▼▼▼

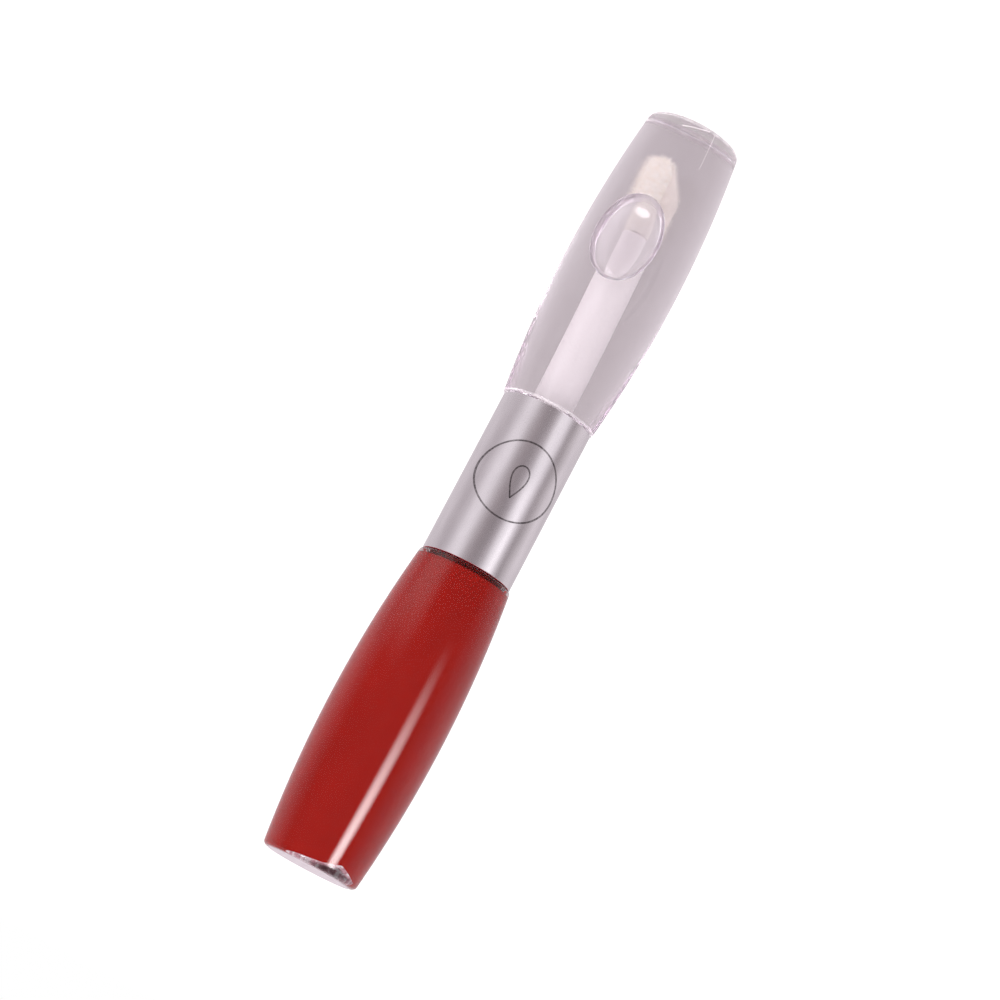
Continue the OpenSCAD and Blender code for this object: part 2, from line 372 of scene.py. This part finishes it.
def nylon_flock(name, light, dark):
    """Nylon flock: short stiff fibres that catch the light at their ends."""
    made, tree, out = material(name)
    tufts = noise(tree, place(tree), 1.6, 3.0)
    surface = node(tree, "ShaderNodeBsdfPrincipled", {
        "Base Color": ramp(tree, tufts, [(0.3, dark), (0.7, light)]), "Roughness": 0.75,
        "Sheen Weight": 0.3, "Sheen Roughness": 0.5})
    tree.links.new(surface.outputs["BSDF"], out.inputs["Surface"])
    return made


CLEAR_PETG = blown_petg("clear_petg", 0.05)
# the same plastic, scuffed milky at an edge
CLEAR_RIM = blown_petg("clear_petg_worn_edge", 0.35)
# the same plastic over lacquer, which hides its haze
COLOUR_PETG = blown_petg("lacquer_bottle_petg", 0.003)
# PETG squeezed out where the mould's halves met, and the same pale plastic as a painted highlight
# where the base's back rim gleams through
MOULD_LINE_AND_RIM_GLEAM = plain_plastic("mould_and_gleam_line", "#E6DEE2", 0.4)
WET_WALL = wetted("wetted_wall", "#FFFEFF")
WET_GLOSS = wetted("gloss_at_wall", "#FFFEFF")
BUBBLE = bubble_skin()
LACQUER = lip_lacquer()
# the lacquer's floor under the label: mauve, with painted light and painted reflections
LACQUER_FLOOR_PAINTED_LIGHT = lacquer_floor_painted_light()
SATIN = satin_aluminium()
FOIL = stamped_foil()
# polypropylene wand stems, one white and one that lacquer has stained
WHITE_PP = plain_plastic("moulded_polypropylene", "#F4EEF0", 0.3)
STAINED_PP = plain_plastic("stained_polypropylene", "#B8463C", 0.22)
# the lacquer bottle's shoulder top painted opaque crimson: painted shade for the dark ring seen
# through the clear shoulder
SHOULDER_SHADE_PETG = plain_plastic("petg_shoulder_painted_shade", "#C42C36", 0.35)
# ABS inner caps, grey with aluminium powder
CAP_ABS = plain_plastic("silver_grey_abs", "#A5A1A3", 0.35)
# low-density polyethylene wipers, waxy
LDPE = plain_plastic("wiper_ldpe", "#EDEBEA", 0.45)
# closed-cell polyethylene foam washers
FOAM = plain_plastic("seal_foam", "#E6E3E0", 0.8, 2.5, 0.05)
# thermoplastic elastomer tip cores, one clean and one soaked
ELASTOMER = plain_plastic("tip_elastomer", "#EDE4DF", 0.6)
STAINED_ELASTOMER = plain_plastic("stained_elastomer", "#B4463C", 0.5)
LABEL = blank_label()
WHITE_FLOCK = nylon_flock("white_flock", "#FFFCF8", "#FBF3EA")
RED_FLOCK = nylon_flock("soaked_flock", "#B02A20", "#8C1812")


def dress(name, finish):
    """Gives a CAD node its finish."""
    slots = nodes[name].data.materials
    slots.clear()
    slots.append(finish)


# ---------------------------------------------------------------- bottles
def bottle_outline(floor, floor_edge, shoulder):
    """A bottle's section, from the middle of its base round to the middle of its floor."""
    base = (side_at(BASE_EDGE, BASE_EDGE), BASE_EDGE)
    top_z = BARREL_H - SHOULDER_EDGE
    top = (side_at(top_z, SHOULDER_EDGE), top_z)
    ceiling = BARREL_H - shoulder
    inner_top_z = ceiling - CEILING_EDGE
    inner_top = (side_at(inner_top_z, WALL + CEILING_EDGE), inner_top_z)
    inner_base_z, inner_base_depth = floor + floor_edge, WALL + floor_edge
    inner_base = (side_at(inner_base_z, inner_base_depth), inner_base_z)
    outline = [(0, 0.12), (2.0, 0.1), (4.5, 0.0)]     # the base is a little hollow
    outline += arc(base, BASE_EDGE, -90, side_angle(BASE_EDGE, BASE_EDGE), 8)
    outline += side(BASE_EDGE * 1.6, top_z - SHOULDER_EDGE)
    outline += arc(top, SHOULDER_EDGE, side_angle(top_z, SHOULDER_EDGE), 90, 6)
    outline += [(NECK_R + NECK_FILLET, BARREL_H)]
    outline += arc((NECK_R + NECK_FILLET, BARREL_H + NECK_FILLET), NECK_FILLET, -90, -180, 4)
    outline += arc((NECK_R - RIM_EDGE, RIM_Z - RIM_EDGE), RIM_EDGE, 0, 90, 4)
    outline += arc((NECK_BORE_R + BORE_EDGE, RIM_Z - BORE_EDGE), BORE_EDGE, 90, 180, 4)
    outline += arc((NECK_BORE_R + BORE_FOOT, ceiling + BORE_FOOT), BORE_FOOT, 180, 270, 5)
    outline += arc(inner_top, CEILING_EDGE, 90, side_angle(inner_top_z, WALL + CEILING_EDGE), 8)
    outline += reversed(side(inner_base_z, inner_top_z, WALL))
    outline += arc(inner_base, floor_edge, side_angle(inner_base_z, inner_base_depth), -90, 8)
    outline += [(3.0, floor), (0, floor)]
    return outline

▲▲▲

▶ YOUR TASK
Lines from the start of the material above through the line containing "return made" are to be duplicated exactly, and only those.

▶ TASK OUTPUT
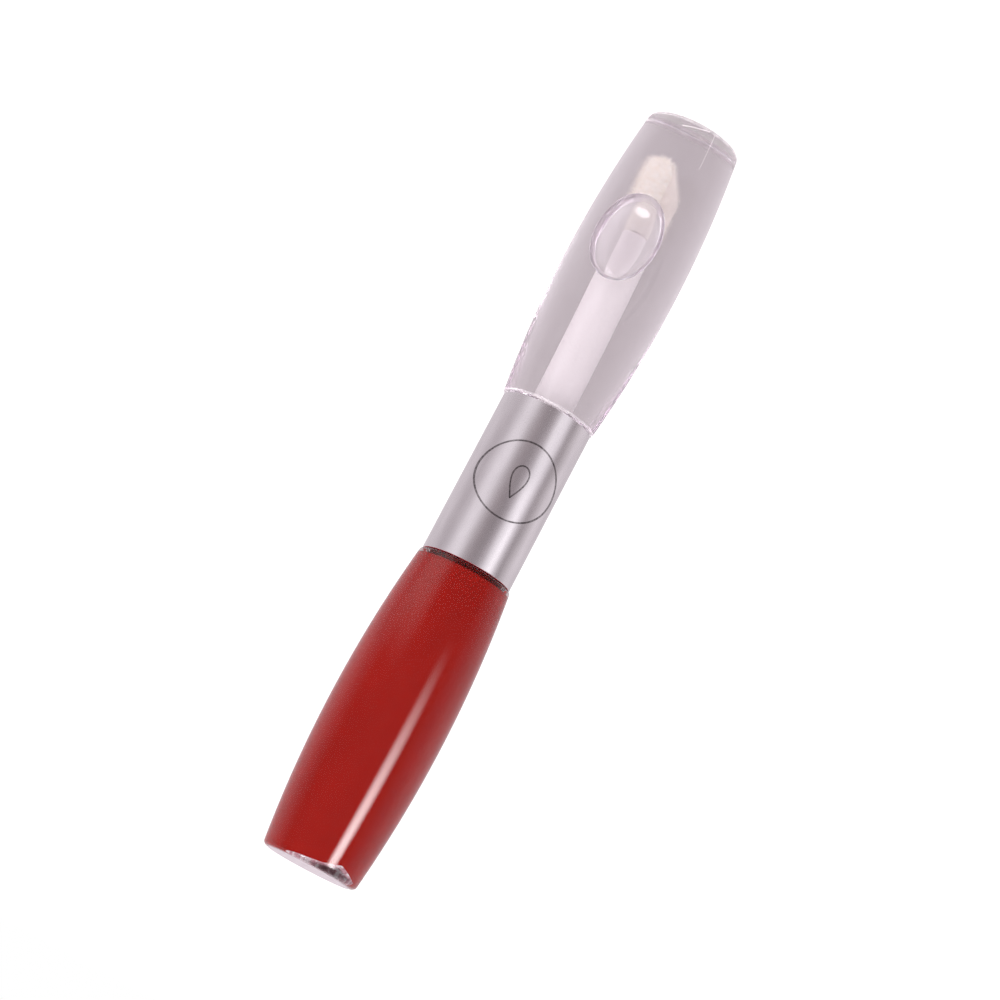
Continue the OpenSCAD and Blender code for this object: part 2, from line 372 of scene.py. This part finishes it.
def nylon_flock(name, light, dark):
    """Nylon flock: short stiff fibres that catch the light at their ends."""
    made, tree, out = material(name)
    tufts = noise(tree, place(tree), 1.6, 3.0)
    surface = node(tree, "ShaderNodeBsdfPrincipled", {
        "Base Color": ramp(tree, tufts, [(0.3, dark), (0.7, light)]), "Roughness": 0.75,
        "Sheen Weight": 0.3, "Sheen Roughness": 0.5})
    tree.links.new(surface.outputs["BSDF"], out.inputs["Surface"])
    return made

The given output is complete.